## DATA SEGMENT:
--- Begin ---

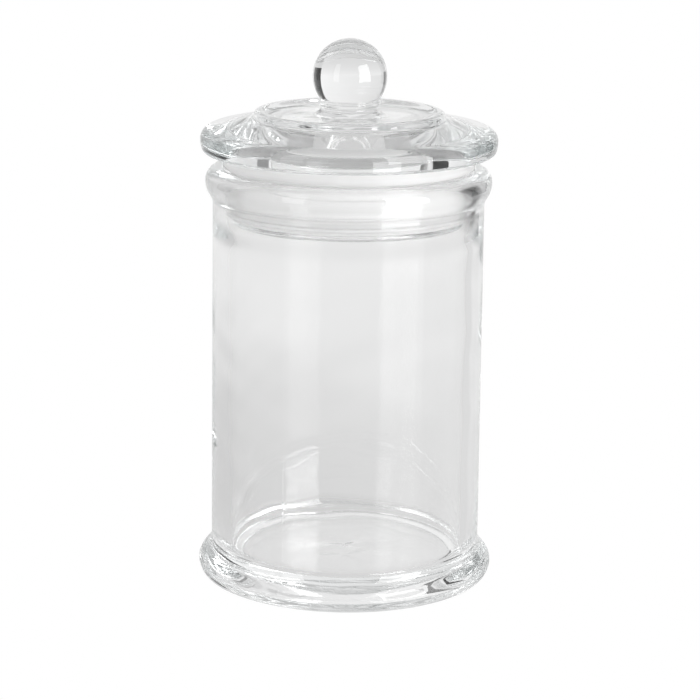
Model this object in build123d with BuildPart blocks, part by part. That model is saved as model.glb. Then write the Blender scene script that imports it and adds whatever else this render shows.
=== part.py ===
"""Glass apothecary jar with a ball-knob lid, as four separate pieces.

Frame: millimetres, +Z up, origin at the centre of the foot, on the surface that
the jar stands on. Every piece is round about the Z axis, so each one is a half
section in the XZ plane, given as (radius, height), turned once about Z.
"""
import os

from build123d import *

os.makedirs("parts", exist_ok=True)

# ---- driving dimensions ----

LID_DIAMETER = 95.0
RIM_HEIGHT = 134.2          # top of the jar's mouth
FLOOR_HEIGHT = 8.0          # inside floor, on a thick pressed base
WALL_RADIUS_LOW = 43.9      # outside of the wall, just above the foot
WALL_RADIUS_HIGH = 43.5     # outside of the wall, just under the bead
BORE_RADIUS = 39.0          # straight mouth that the seal's fins touch
BALL_RADIUS = 11.9
CLEARANCE = 0.1             # between pieces that move on each other
CRISP = 0.0                 # rounding of a corner that stays sharp

# ---- jar body ----

PUSH_UP = 1.6               # recess under the base
GROUND_OFF = 0.05           # ground off the foot, so that the jar stands flat
RECESS_RADIUS = 36.5
CONTACT_RADIUS = 39.8       # inner edge of the ring that the jar stands on
BASE_RADIUS = 46.9
BASE_ROUND = 1.5
FOOT_RADIUS = 48.6          # corner that rounds down to 48.3
FOOT_WIDEST = 4.0
FOOT_ROUND = 3.0
FOOT_SHOULDER = 7.0
SHOULDER_ROUND = 2.0
FOOT_ROOT = 9.4             # where the foot's slope runs into the wall
ROOT_ROUND = 4.5
BEAD_RADIUS = 45.9          # rolled bead around the mouth
BEAD_LOW = RIM_HEIGHT - 7.0
BEAD_LOW_ROUND = 7.5
BEAD_TOP_ROUND = 4.0
BEAD_ROOT = BEAD_LOW - 3.0  # foot of the slope under the bead
BEAD_ROOT_ROUND = 2.5
LIP_ROUND = 1.0
MOUTH_LOW = RIM_HEIGHT - 17.2       # bottom of the straight mouth
THROAT_HEIGHT = MOUTH_LOW - 5.0     # from here the inside tapers to the floor
THROAT_RADIUS = 38.4
THROAT_ROUND = 6.0
INSIDE_RADIUS = 37.8        # inside of the wall, at the floor
FLOOR_ROUND = 4.4

# ---- lid ----

LID_SEAT = RIM_HEIGHT + 5.0         # brim's underside, above the seal's collar
BRIM_RADIUS = LID_DIAMETER / 2 + 0.09   # corner that rounds down to the radius
BRIM_EDGE_RADIUS = BRIM_RADIUS - 0.8
BRIM_EDGE_ROUND = 0.9
BRIM_WIDEST = LID_SEAT + 3.4
BRIM_SIDE_ROUND = 6.0
BRIM_TOP = LID_SEAT + 7.1
BRIM_TOP_RADIUS = BRIM_RADIUS - 0.5
BRIM_TOP_ROUND = 3.6
CROWN_TOP = LID_SEAT + 13.1
CROWN_RADIUS = 30.1
CROWN_EDGE_ROUND = 1.1
CROWN_ROOT = LID_SEAT + 10.4        # where the brim's slope meets the crown
CROWN_ROOT_RADIUS = CROWN_RADIUS + 0.9
CROWN_ROOT_ROUND = 1.4
DISH_HEIGHT = LID_SEAT + 11.7       # shallow dish around the knob
DISH_EDGE_RADIUS = CROWN_RADIUS - 2.3
DISH_EDGE_ROUND = 1.4
DISH_RADIUS = CROWN_RADIUS - 5.3
DISH_ROUND = 2.5
CEILING_HEIGHT = LID_SEAT + 8.0     # hollow under the crown
CEILING_RADIUS = 24.2
CEILING_ROUND = 3.0
SKIRT_RADIUS = 36.5
SKIRT_INSIDE = 26.6                 # at its bottom, drawn in a little towards the ceiling
SKIRT_BOTTOM = 117.0
SKIRT_EDGE_ROUND = 0.9
SKIRT_LIP = 37.3                    # bead that keeps the seal on the skirt
SKIRT_LIP_TOP = SKIRT_BOTTOM + 1.7
SKIRT_LIP_SLOPE = 0.4
SKIRT_LIP_ROUND = 0.3

# ---- knob ----

BALL_HEIGHT = 163.2
FLARE_RADIUS = 10.8                 # foot of the neck, on the dish
FLARE_EDGE = 0.5
FLARE_TOP = DISH_HEIGHT + 2.1
FLARE_ROUND = 1.2
NECK_RADIUS = 8.8
COLLAR_RADIUS = 10.2                # small bead between the neck and the ball
COLLAR_BOTTOM = DISH_HEIGHT + 3.2
COLLAR_TOP = COLLAR_BOTTOM + 1.5
COLLAR_SLOPE = 0.2
COLLAR_ROUND = 0.4
FINE_ROUND = 0.3
COLLAR_TOP_RADIUS = (BALL_RADIUS**2 - (BALL_HEIGHT - COLLAR_TOP) ** 2) ** 0.5

# ---- seal ring ----

SEAL_INSIDE = SKIRT_RADIUS + CLEARANCE
SEAL_SLEEVE = SEAL_INSIDE + 1.0
SEAL_COLLAR = 40.3
SEAL_BOTTOM = SKIRT_LIP_TOP + 0.3
SEAL_TOP = LID_SEAT - CLEARANCE
SEAL_COLLAR_BOTTOM = RIM_HEIGHT + CLEARANCE
SEAL_EDGE_ROUND = 0.2
SEAL_SLEEVE_ROUND = 0.4
SEAL_COLLAR_ROUND = 0.8
FIN_COUNT = 3
FIN_PITCH = 4.6
FIN_FIRST = SEAL_BOTTOM + 1.9
FIN_THICKNESS = 1.3
FIN_INSIDE = SEAL_INSIDE + 0.3      # the fin's root, buried in the sleeve
FIN_RADIUS = BORE_RADIUS - CLEARANCE


def rounded_outline(*corners):
    """Draw a closed outline through corners of (radius, height, rounding)."""
    points = [(radius, height) for radius, height, rounding in corners]
    roundings = [rounding for radius, height, rounding in corners]
    FilletPolyline(*points, radius=roundings, close=True)


# Jar body: one pressed glass piece with a flanged foot, a thick base, a nearly
# straight wall and a rolled bead around the mouth.
with BuildPart() as jar_body:
    with BuildSketch(Plane.XZ):
        with BuildLine():
            rounded_outline(
                (0.0, PUSH_UP, CRISP),
                (RECESS_RADIUS, PUSH_UP, BASE_ROUND),
                (CONTACT_RADIUS, -GROUND_OFF, BASE_ROUND),
                (BASE_RADIUS, -GROUND_OFF, BASE_ROUND),
                (FOOT_RADIUS, FOOT_WIDEST, FOOT_ROUND),
                (BASE_RADIUS, FOOT_SHOULDER, SHOULDER_ROUND),
                (WALL_RADIUS_LOW, FOOT_ROOT, ROOT_ROUND),
                (WALL_RADIUS_HIGH, BEAD_ROOT, BEAD_ROOT_ROUND),
                (BEAD_RADIUS, BEAD_LOW, BEAD_LOW_ROUND),
                (BEAD_RADIUS, RIM_HEIGHT, BEAD_TOP_ROUND),
                (BORE_RADIUS, RIM_HEIGHT, LIP_ROUND),
                (BORE_RADIUS, MOUTH_LOW, THROAT_ROUND),
                (THROAT_RADIUS, THROAT_HEIGHT, THROAT_ROUND),
                (INSIDE_RADIUS, FLOOR_HEIGHT, FLOOR_ROUND),
                (0.0, FLOOR_HEIGHT, CRISP),
            )
        make_face()
    revolve(axis=Axis.Z)
    split(bisect_by=Plane.XY, keep=Keep.TOP)

# Lid: one pressed glass piece. A thick round-edged brim rises to a raised crown
# with a rolled edge and a shallow dish, and a thick hollow skirt hangs into the mouth.
with BuildPart() as lid:
    with BuildSketch(Plane.XZ):
        with BuildLine():
            rounded_outline(
                (0.0, CEILING_HEIGHT, CRISP),
                (CEILING_RADIUS, CEILING_HEIGHT, CEILING_ROUND),
                (SKIRT_INSIDE, SKIRT_BOTTOM, SKIRT_EDGE_ROUND),
                (SKIRT_LIP, SKIRT_BOTTOM, SKIRT_EDGE_ROUND),
                (SKIRT_LIP, SKIRT_LIP_TOP - SKIRT_LIP_SLOPE, SKIRT_LIP_ROUND),
                (SKIRT_RADIUS, SKIRT_LIP_TOP, SKIRT_LIP_ROUND),
                (SKIRT_RADIUS, LID_SEAT, CRISP),
                (BRIM_EDGE_RADIUS, LID_SEAT, BRIM_EDGE_ROUND),
                (BRIM_RADIUS, BRIM_WIDEST, BRIM_SIDE_ROUND),
                (BRIM_TOP_RADIUS, BRIM_TOP, BRIM_TOP_ROUND),
                (CROWN_ROOT_RADIUS, CROWN_ROOT, CROWN_ROOT_ROUND),
                (CROWN_RADIUS, CROWN_TOP, CROWN_EDGE_ROUND),
                (DISH_EDGE_RADIUS, CROWN_TOP, DISH_EDGE_ROUND),
                (DISH_RADIUS, DISH_HEIGHT, DISH_ROUND),
                (0.0, DISH_HEIGHT, CRISP),
            )
        make_face()
    revolve(axis=Axis.Z)

# Knob: a solid glass ball on a short neck, fused to the middle of the crown.
with BuildPart() as knob:
    with BuildSketch(Plane.XZ):
        with BuildLine():
            FilletPolyline(
                (0.0, DISH_HEIGHT),
                (FLARE_RADIUS, DISH_HEIGHT),
                (FLARE_RADIUS, DISH_HEIGHT + FLARE_EDGE),
                (NECK_RADIUS, FLARE_TOP),
                (NECK_RADIUS, COLLAR_BOTTOM - COLLAR_SLOPE),
                (COLLAR_RADIUS, COLLAR_BOTTOM + COLLAR_SLOPE),
                (COLLAR_RADIUS, COLLAR_TOP - COLLAR_SLOPE),
                (COLLAR_TOP_RADIUS, COLLAR_TOP),
                radius=[CRISP, FINE_ROUND, FLARE_ROUND, FINE_ROUND, COLLAR_ROUND, COLLAR_ROUND],
            )
            ThreePointArc(
                (COLLAR_TOP_RADIUS, COLLAR_TOP),
                (BALL_RADIUS, BALL_HEIGHT),
                (0.0, BALL_HEIGHT + BALL_RADIUS),
            )
            Line((0.0, BALL_HEIGHT + BALL_RADIUS), (0.0, DISH_HEIGHT))
        make_face()
    revolve(axis=Axis.Z)

# Seal ring: soft translucent plastic around the lid's skirt. Its collar lies
# between the jar's rim and the lid, and its fins reach the mouth.
with BuildPart() as seal_ring:
    with BuildSketch(Plane.XZ):
        with BuildLine():
            rounded_outline(
                (SEAL_INSIDE, SEAL_BOTTOM, SEAL_EDGE_ROUND),
                (SEAL_SLEEVE, SEAL_BOTTOM, SEAL_EDGE_ROUND),
                (SEAL_SLEEVE, SEAL_COLLAR_BOTTOM, SEAL_SLEEVE_ROUND),
                (SEAL_COLLAR, SEAL_COLLAR_BOTTOM, SEAL_COLLAR_ROUND),
                (SEAL_COLLAR, SEAL_TOP, SEAL_COLLAR_ROUND),
                (SEAL_INSIDE, SEAL_TOP, SEAL_EDGE_ROUND),
            )
        make_face()
        for fin in range(FIN_COUNT):
            with Locations(((FIN_INSIDE + FIN_RADIUS) / 2, FIN_FIRST + fin * FIN_PITCH)):
                SlotOverall(FIN_RADIUS - FIN_INSIDE, FIN_THICKNESS)
    revolve(axis=Axis.Z)

jar_body.part.label = "jar_body"
lid.part.label = "lid"
knob.part.label = "knob"
seal_ring.part.label = "seal_ring"

export_step(jar_body.part, "parts/jar_body.step")
export_step(lid.part, "parts/lid.step")
export_step(knob.part, "parts/knob.step")
export_step(seal_ring.part, "parts/seal_ring.step")
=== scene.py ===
"""Looks of the glass apothecary jar: its glass, its seal, the studio and the camera.

Everything is in metres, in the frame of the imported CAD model. The glass and the seal are
turned again from the CAD pieces' own outlines, with the ripples, seams and uneven edges
that pressed glass has, and they stand for the CAD nodes.
"""
import math
import random

import bmesh
import bpy
import numpy as np
from mathutils import Matrix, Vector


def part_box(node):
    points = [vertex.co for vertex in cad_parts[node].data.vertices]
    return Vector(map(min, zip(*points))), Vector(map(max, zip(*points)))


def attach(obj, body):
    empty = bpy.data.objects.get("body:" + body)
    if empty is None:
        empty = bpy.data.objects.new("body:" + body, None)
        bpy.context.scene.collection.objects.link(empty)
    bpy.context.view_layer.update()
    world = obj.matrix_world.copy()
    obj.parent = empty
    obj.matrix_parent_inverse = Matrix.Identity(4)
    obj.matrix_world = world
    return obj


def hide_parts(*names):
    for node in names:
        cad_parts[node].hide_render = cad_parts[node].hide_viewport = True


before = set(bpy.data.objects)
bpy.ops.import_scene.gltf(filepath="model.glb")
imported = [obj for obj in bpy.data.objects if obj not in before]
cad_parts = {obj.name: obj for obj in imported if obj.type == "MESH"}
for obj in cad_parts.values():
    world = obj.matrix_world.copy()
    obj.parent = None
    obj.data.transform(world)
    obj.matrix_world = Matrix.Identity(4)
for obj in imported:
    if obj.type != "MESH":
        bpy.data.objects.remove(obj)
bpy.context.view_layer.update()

MM = 0.001
WELD = 1e-6                  # points of the CAD mesh closer than this are one point
SEED = 20

# ---- sizes taken from the frame ----

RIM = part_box("jar_body")[1].z
LID_LOW, LID_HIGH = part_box("lid")
BRIM_RADIUS = LID_HIGH.x
LID_UNDERSIDE = LID_LOW.z + 30.5 * MM   # everything under this is the lid's hidden side
BORE_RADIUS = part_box("seal_ring")[1].x - 1.3 * MM   # straight mouth, under the seal's collar
BORE_LOW = RIM - 17 * MM

# ---- glass ----

WALL_STEP = 0.8 * MM         # spacing of the turned outlines' points
LID_STEP = 0.6 * MM
SEAL_STEP = 0.3 * MM
GLASS_TURNS = 192            # points round a turned piece
SEAL_TURNS = 160
WALL_WAVE = 0.22 * MM        # pressed glass is uneven on its inside
WALL_FINE_WAVE = 0.06 * MM
FLOOR_WAVE = 0.25 * MM
FOOT_WAVE = 0.12 * MM
LID_WAVE = 0.2 * MM
SEAM_ANGLE = -116            # degrees from +X
SEAM_WIDTH = 0.5 * MM
SEAM_HEIGHT = 0.04 * MM
GLASS_IOR = 1.51
JAR_ABSORB = (0.85, 0.862, 0.862)
JAR_DENSITY = 8.0
JAR_BUMP = 0.012
BORE_ROUGHNESS = 0.24
LID_ABSORB = (0.8625, 0.875, 0.875)
LID_DENSITY = 12.0
LID_BUMP = 0.04

# ---- studio light: 1 is the white that the camera sees ----

SHADOW_PLACE = (-0.12, 0.10, 0)     # middle of the jar's soft shadow on the table
SHADOW_CORE = 0.03
SHADOW_REACH = 0.27
TABLE_DIM = 0.58
TABLE_LIGHT = 0.72
TABLE_GAIN = 2.3
WORLD_SEEN = 1.0
WORLD_LIGHT = 0.62
WORLD_GAIN = 1.8
BOUNCES = 96                 # thick glass needs many, or it gets black spots

# ---- camera ----

CAMERA_PLACE = (1.04 * MM, -789 * MM, 269.2 * MM)
CAMERA_DOWN = 13.91          # degrees
CAMERA_ROLL = 0.70
FOCAL_PIXELS = 2500
FRAME_PIXELS = 700
SENSOR = 36


# ---- outlines ----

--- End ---

Repeat word for word the lines from the line with "in imported if" to the line with "# ---- sizes", both lines included.

cad_parts = {obj.name: obj for obj in imported if obj.type == "MESH"}
for obj in cad_parts.values():
    world = obj.matrix_world.copy()
    obj.parent = None
    obj.data.transform(world)
    obj.matrix_world = Matrix.Identity(4)
for obj in imported:
    if obj.type != "MESH":
        bpy.data.objects.remove(obj)
bpy.context.view_layer.update()

MM = 0.001
WELD = 1e-6                  # points of the CAD mesh closer than this are one point
SEED = 20

# ---- sizes taken from the frame ----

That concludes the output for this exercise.